Dainty Switch. A calm man, Roberts recovers quickly from even the most awesome shellfire. This season, after winning his first three games, he was beaten in the next three, knocked out of the box twice. Another pitcher might have wondered whether that inevitable slide down had begun. Not Roberts. One night last week, with his cool and easy motion on the mound and his reckless behavior on the base paths, he beat the league-leading Milwaukee Braves almost singlehanded, 2-1. He struck out ten men, allowed only eight hits, tore home from second on an eighth-inning infield single, slid head first into big Del Crandall at the plate, jarred the catcher loose from the ball and scored the run that tied up the game. When Roberts took his turn again, four days later, the red-hot sluggers of the Cincinnati Redlegs sighted in on his polite pitching and beat him handily, 5-1. There was never a sign of wildness; it was just one of the days when the percentages ran against him.

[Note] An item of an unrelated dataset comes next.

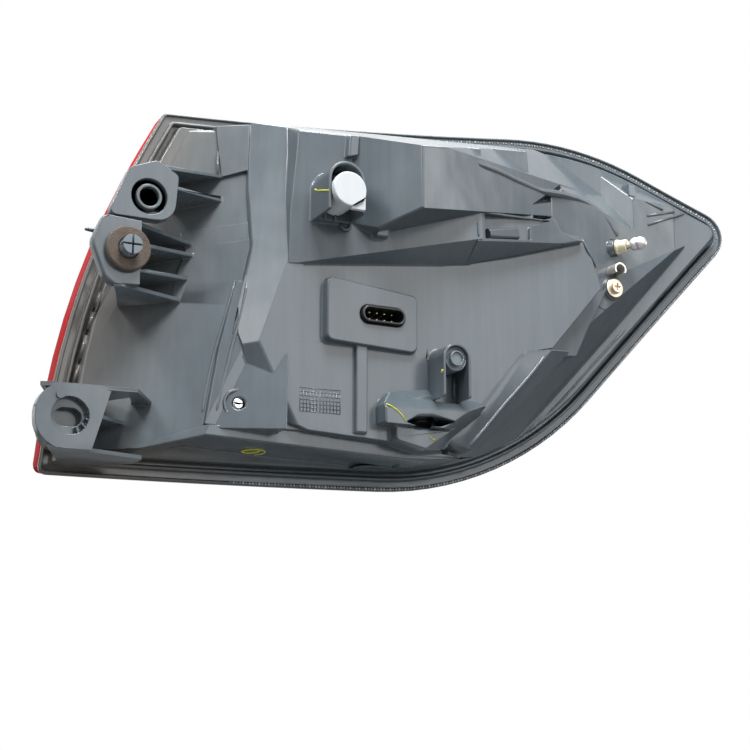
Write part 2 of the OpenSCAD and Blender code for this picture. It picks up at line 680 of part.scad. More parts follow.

Such hell-bent base running—something of a rarity among pampered pitchers who figure that their only work waits for them on the mound—is typical of Roberts' attitude toward baseball. He loves every minute of the game. He is a better-than-average fielder, can knock down the line drives that whistle back from the batter's box, moves fast and surely to field bunts. Despite his dainty, mincing style at the plate, he is a competent (.250) switch-hitter. "I'm happy as can be out there," he says. "I enjoy all of it—fielding and swinging at bat and all that stuff. If you enjoy baseball and are out there playing when you're a kid, you can become all-round."

He Could've Done Worse. Robin Roberts began the rounding-off process early. By the time he was seven he was nourishing a well-developed dislike for his allotted chores on the Roberts farm near Springfield, Ill.; everything came second to learning how to play games—basketball, baseball, anything at all. "He never had a ball out of his hand," his mother Sarah Roberts remembers. "Ah well," says his proud Welsh father Tom. "He could've done a lot worse."